• CHALLENGE:
Quote, with no changes, the lines that run from the top of the material to the line with "bump(nodes, links, shader, specks, 0.0002, 0.5)", both included.

• ROWS:

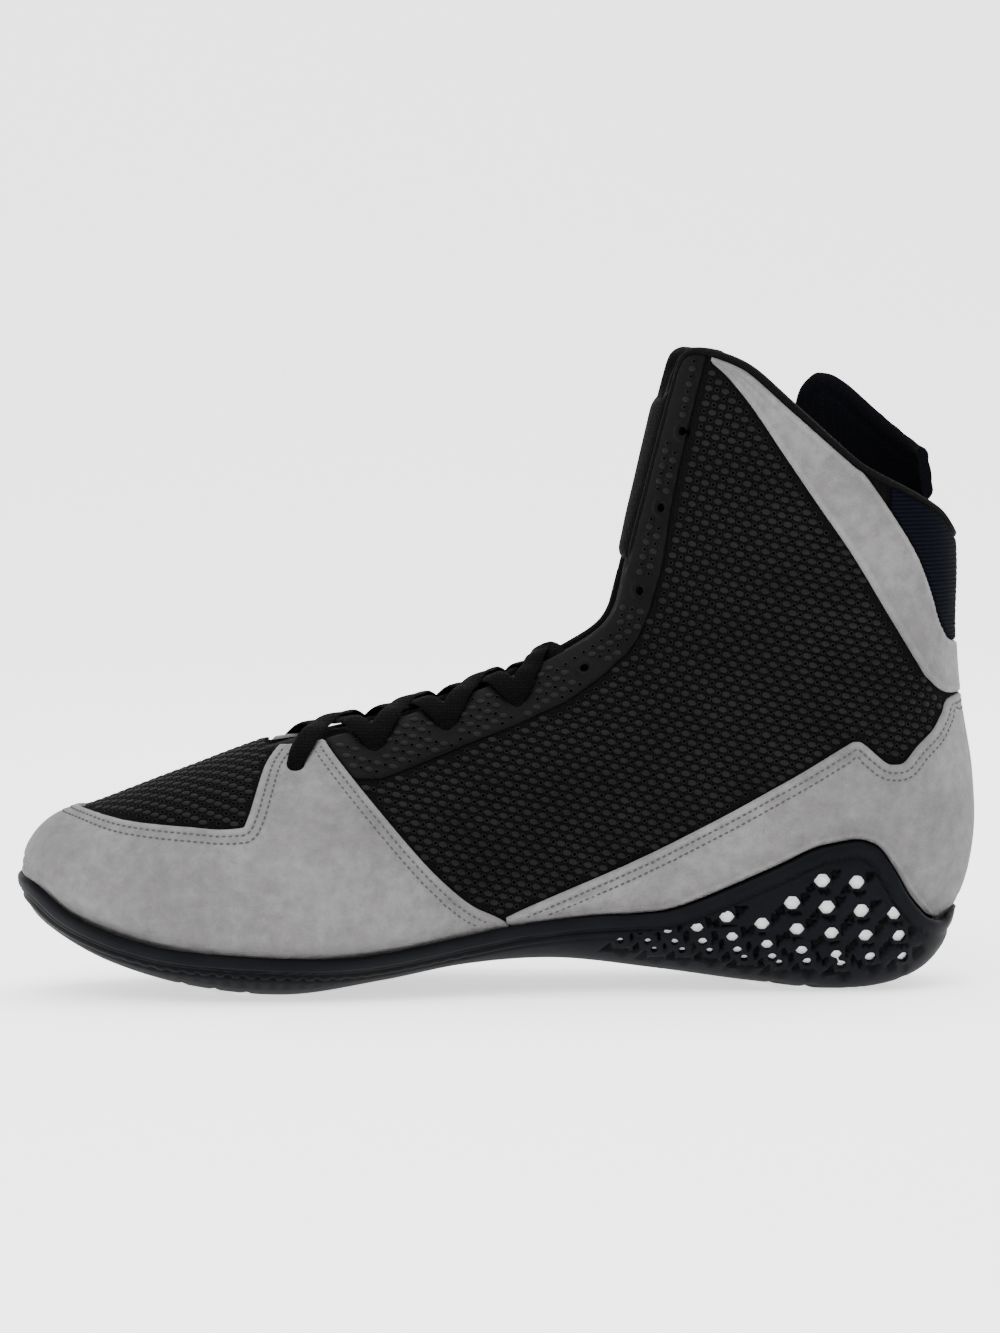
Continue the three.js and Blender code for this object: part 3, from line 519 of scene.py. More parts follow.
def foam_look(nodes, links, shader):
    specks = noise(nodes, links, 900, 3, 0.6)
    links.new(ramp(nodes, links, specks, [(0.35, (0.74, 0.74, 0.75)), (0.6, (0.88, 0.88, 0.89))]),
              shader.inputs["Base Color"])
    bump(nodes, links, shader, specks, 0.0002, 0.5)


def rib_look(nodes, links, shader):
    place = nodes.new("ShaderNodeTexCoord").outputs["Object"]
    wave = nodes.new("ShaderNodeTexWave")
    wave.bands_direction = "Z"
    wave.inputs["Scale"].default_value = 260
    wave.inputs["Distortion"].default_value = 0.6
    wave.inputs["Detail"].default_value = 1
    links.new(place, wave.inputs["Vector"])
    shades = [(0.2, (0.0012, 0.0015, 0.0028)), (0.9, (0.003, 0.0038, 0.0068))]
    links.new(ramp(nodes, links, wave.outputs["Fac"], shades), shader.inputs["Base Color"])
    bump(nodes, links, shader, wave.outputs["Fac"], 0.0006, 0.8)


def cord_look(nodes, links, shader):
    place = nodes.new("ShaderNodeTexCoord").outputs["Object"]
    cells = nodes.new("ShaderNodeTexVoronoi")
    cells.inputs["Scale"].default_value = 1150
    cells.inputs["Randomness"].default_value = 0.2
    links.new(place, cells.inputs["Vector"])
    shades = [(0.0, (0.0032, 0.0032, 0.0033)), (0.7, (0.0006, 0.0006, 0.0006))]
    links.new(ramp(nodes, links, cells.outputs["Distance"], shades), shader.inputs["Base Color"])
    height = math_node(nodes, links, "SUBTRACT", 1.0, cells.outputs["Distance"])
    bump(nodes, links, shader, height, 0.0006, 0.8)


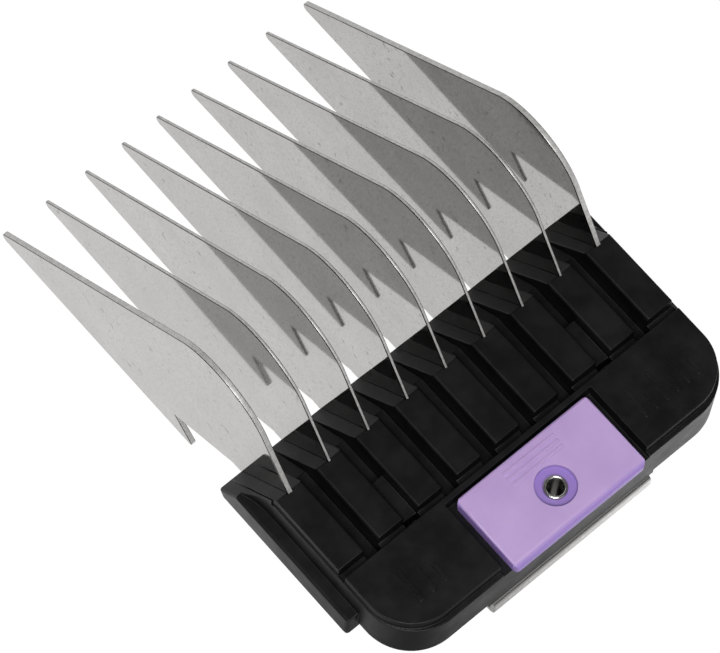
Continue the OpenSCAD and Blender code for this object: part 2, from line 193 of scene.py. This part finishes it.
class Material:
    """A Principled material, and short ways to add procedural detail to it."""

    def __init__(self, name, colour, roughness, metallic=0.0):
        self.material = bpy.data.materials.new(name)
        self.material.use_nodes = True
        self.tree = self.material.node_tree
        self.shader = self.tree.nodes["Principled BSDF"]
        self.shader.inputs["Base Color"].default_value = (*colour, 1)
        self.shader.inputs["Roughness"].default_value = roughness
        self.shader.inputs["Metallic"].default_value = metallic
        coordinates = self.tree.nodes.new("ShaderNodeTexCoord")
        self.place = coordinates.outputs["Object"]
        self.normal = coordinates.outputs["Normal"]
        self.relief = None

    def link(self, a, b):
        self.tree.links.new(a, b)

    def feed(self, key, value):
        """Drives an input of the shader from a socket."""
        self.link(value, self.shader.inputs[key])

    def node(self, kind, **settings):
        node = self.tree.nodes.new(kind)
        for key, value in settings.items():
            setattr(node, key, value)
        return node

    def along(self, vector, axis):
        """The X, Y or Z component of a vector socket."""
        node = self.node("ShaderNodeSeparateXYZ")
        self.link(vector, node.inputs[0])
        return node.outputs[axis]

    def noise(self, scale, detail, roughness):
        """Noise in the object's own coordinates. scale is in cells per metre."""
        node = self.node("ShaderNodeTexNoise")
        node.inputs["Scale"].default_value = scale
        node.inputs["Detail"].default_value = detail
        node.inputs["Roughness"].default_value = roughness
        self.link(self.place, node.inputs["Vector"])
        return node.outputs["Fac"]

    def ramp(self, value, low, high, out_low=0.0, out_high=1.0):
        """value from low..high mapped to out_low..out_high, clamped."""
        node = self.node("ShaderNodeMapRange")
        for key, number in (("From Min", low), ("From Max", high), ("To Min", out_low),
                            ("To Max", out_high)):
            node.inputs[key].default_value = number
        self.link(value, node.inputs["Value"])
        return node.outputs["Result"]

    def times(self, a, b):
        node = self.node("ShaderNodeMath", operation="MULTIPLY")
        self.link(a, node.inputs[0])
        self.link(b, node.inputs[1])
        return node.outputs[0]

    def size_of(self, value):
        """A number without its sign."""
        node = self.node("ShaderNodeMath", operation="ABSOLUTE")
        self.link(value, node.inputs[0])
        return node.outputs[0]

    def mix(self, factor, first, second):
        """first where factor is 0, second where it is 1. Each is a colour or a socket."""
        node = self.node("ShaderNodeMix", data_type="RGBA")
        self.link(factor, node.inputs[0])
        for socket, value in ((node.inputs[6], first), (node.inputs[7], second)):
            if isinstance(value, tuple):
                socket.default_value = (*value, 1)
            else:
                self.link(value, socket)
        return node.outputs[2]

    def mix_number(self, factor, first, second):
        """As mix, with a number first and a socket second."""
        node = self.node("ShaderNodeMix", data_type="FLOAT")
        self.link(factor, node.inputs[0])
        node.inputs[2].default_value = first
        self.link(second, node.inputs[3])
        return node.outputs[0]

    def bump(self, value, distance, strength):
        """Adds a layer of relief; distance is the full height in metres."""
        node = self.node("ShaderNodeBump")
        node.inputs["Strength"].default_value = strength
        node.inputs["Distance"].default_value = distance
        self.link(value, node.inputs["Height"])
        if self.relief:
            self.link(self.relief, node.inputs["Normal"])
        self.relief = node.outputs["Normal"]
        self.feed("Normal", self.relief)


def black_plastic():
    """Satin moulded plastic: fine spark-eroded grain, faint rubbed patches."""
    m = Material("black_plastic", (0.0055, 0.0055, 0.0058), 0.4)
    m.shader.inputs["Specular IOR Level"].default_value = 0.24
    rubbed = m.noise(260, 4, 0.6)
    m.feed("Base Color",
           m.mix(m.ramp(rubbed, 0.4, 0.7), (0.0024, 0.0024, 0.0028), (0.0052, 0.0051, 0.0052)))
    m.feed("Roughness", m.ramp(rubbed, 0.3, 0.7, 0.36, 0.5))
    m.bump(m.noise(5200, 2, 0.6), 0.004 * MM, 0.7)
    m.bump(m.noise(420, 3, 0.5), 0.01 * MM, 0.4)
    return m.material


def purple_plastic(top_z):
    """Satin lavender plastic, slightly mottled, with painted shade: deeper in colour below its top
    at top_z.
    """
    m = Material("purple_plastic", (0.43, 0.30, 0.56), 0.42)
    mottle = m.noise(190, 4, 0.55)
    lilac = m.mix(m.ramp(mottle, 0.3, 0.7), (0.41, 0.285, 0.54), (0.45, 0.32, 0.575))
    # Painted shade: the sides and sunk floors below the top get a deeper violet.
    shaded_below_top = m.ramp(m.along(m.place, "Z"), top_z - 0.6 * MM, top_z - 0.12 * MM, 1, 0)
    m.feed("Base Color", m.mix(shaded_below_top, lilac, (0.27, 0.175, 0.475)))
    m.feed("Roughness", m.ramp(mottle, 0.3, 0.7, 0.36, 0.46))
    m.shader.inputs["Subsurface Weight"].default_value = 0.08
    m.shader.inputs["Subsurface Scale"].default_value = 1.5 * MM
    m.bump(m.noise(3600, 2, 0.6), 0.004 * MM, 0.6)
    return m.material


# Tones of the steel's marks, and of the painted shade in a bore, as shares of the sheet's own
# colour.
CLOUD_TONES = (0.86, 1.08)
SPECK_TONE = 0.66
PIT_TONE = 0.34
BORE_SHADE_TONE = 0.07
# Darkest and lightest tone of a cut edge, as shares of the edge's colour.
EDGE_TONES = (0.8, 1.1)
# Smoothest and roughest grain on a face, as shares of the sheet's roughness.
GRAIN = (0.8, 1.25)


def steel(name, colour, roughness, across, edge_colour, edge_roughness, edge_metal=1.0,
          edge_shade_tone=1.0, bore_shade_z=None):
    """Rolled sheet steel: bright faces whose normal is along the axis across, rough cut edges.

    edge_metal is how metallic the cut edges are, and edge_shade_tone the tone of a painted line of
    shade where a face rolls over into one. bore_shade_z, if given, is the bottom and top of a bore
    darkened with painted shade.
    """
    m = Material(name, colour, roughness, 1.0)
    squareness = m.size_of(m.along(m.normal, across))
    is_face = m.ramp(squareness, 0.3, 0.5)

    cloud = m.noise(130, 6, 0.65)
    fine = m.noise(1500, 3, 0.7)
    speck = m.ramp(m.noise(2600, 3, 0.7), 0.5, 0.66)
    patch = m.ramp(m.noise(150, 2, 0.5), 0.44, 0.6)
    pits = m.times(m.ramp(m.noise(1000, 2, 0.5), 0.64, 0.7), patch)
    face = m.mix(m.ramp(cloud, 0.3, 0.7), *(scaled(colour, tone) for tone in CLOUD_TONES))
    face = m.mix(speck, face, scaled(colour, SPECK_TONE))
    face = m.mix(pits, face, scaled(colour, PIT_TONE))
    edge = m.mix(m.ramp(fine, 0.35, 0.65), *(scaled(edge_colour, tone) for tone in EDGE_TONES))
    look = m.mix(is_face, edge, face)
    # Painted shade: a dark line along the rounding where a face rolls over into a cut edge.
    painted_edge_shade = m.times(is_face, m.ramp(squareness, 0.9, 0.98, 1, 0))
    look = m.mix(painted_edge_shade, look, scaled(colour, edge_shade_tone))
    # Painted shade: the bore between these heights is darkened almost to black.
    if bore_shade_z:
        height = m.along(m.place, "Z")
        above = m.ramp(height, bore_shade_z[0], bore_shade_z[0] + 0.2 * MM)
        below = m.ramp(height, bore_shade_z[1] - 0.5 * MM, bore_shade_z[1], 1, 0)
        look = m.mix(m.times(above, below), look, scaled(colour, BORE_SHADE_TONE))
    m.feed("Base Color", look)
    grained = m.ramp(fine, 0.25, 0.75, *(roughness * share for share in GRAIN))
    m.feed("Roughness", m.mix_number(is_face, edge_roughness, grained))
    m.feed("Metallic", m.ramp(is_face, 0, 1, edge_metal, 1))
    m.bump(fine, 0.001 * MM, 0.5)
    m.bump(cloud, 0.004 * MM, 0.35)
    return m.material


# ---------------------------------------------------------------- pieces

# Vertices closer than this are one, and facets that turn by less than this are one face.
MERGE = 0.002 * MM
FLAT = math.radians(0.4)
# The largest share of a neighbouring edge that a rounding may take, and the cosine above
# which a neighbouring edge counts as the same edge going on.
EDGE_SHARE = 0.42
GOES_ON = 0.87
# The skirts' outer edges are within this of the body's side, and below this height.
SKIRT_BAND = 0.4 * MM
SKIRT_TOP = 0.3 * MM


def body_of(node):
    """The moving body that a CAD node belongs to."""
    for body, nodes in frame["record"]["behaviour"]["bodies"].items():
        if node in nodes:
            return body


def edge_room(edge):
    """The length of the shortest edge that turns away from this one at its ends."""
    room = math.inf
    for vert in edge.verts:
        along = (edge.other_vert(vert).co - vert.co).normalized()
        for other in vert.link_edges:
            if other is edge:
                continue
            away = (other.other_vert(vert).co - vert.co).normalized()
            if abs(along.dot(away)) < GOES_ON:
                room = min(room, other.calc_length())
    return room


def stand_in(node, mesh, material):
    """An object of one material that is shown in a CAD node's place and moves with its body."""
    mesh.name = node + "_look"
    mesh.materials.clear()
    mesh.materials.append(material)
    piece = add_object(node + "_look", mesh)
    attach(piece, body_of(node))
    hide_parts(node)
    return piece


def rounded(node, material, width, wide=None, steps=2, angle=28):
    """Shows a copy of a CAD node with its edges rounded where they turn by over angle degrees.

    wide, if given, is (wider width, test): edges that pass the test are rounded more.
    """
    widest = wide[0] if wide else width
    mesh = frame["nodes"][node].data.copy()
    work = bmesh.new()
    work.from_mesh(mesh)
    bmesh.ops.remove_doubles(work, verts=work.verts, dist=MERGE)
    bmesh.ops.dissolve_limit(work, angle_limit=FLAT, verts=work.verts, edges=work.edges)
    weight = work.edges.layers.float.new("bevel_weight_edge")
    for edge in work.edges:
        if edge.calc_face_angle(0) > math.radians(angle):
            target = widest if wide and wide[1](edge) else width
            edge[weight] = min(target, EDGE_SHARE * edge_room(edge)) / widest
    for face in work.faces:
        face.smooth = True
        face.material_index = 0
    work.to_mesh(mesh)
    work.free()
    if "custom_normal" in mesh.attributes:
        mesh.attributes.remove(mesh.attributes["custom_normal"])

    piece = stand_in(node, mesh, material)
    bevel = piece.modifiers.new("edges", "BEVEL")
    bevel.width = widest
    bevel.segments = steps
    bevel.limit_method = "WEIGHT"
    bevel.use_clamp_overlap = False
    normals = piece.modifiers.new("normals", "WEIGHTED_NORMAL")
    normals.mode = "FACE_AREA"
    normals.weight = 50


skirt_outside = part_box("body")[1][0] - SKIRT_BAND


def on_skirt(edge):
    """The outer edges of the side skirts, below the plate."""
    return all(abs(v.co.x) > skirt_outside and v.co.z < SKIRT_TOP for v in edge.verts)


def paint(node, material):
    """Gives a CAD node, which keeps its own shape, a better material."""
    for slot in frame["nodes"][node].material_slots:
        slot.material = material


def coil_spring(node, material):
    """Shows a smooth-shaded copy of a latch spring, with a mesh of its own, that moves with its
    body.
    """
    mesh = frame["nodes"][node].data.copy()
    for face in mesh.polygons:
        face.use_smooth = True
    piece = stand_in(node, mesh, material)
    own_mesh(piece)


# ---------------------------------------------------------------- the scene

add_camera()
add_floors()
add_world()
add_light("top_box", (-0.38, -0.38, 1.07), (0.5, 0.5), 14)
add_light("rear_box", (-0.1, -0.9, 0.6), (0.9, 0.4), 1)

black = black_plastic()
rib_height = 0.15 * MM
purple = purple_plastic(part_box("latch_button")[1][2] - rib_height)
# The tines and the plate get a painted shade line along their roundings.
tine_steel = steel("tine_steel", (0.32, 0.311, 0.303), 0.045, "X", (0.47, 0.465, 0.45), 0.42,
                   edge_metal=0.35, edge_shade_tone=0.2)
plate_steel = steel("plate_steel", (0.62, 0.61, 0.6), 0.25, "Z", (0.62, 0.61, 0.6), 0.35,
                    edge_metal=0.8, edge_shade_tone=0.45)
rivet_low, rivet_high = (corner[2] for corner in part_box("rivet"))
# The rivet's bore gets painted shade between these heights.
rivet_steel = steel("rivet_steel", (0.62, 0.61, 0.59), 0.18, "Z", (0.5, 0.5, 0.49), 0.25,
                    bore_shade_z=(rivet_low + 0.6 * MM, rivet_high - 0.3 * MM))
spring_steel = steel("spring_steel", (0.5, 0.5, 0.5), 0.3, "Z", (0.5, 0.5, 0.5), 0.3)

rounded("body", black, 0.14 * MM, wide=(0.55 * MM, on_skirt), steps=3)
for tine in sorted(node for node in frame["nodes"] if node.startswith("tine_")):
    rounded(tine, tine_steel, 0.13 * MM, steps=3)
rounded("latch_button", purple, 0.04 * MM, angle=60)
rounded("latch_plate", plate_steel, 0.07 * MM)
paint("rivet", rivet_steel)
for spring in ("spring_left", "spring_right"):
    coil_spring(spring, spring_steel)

• WRITTEN SOLUTION:
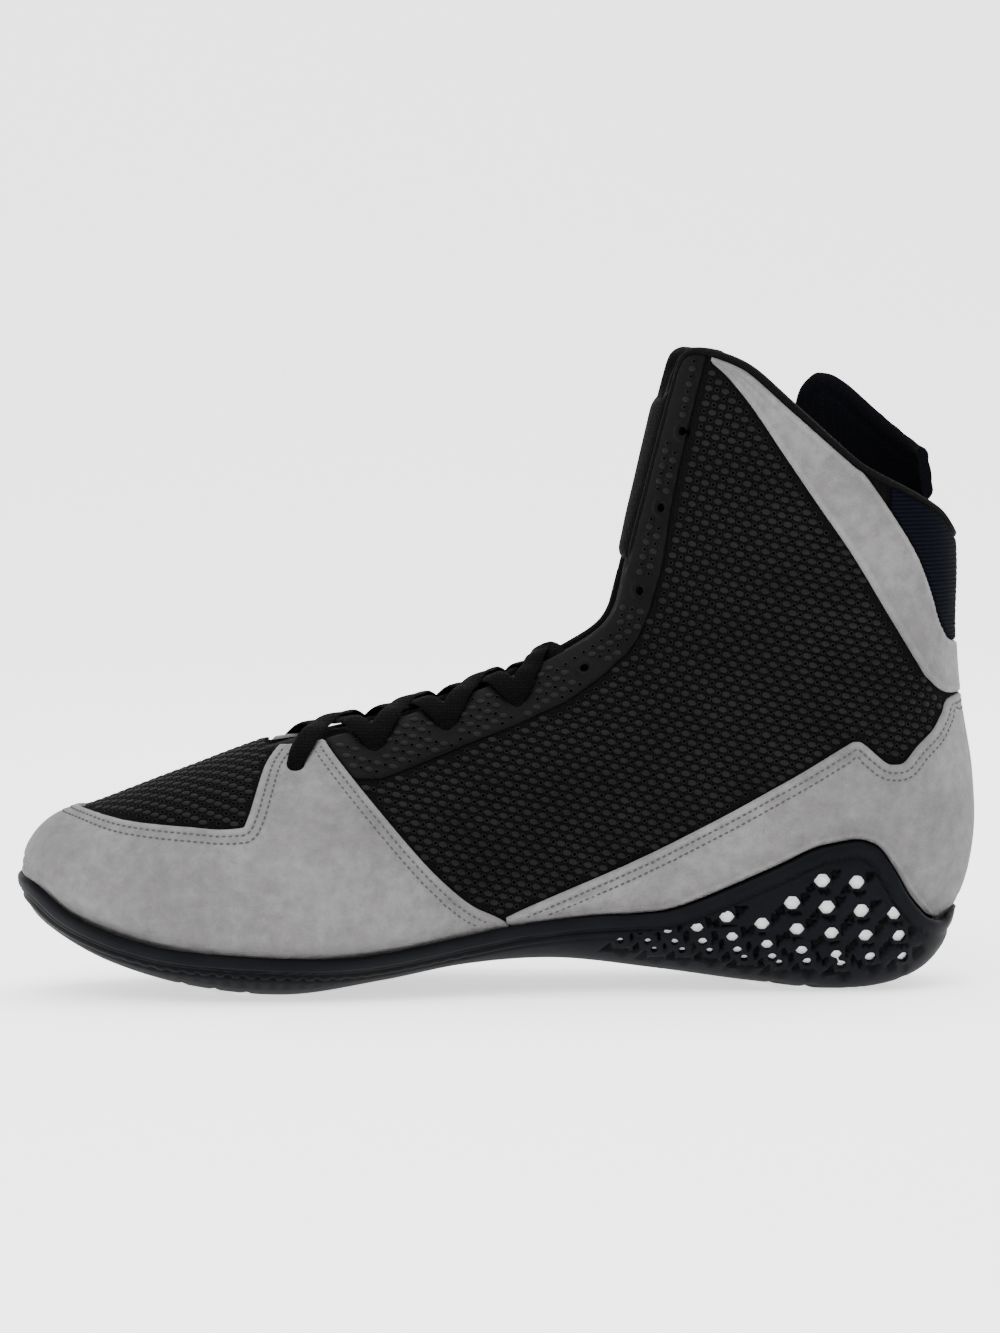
Continue the three.js and Blender code for this object: part 3, from line 519 of scene.py. More parts follow.
def foam_look(nodes, links, shader):
    specks = noise(nodes, links, 900, 3, 0.6)
    links.new(ramp(nodes, links, specks, [(0.35, (0.74, 0.74, 0.75)), (0.6, (0.88, 0.88, 0.89))]),
              shader.inputs["Base Color"])
    bump(nodes, links, shader, specks, 0.0002, 0.5)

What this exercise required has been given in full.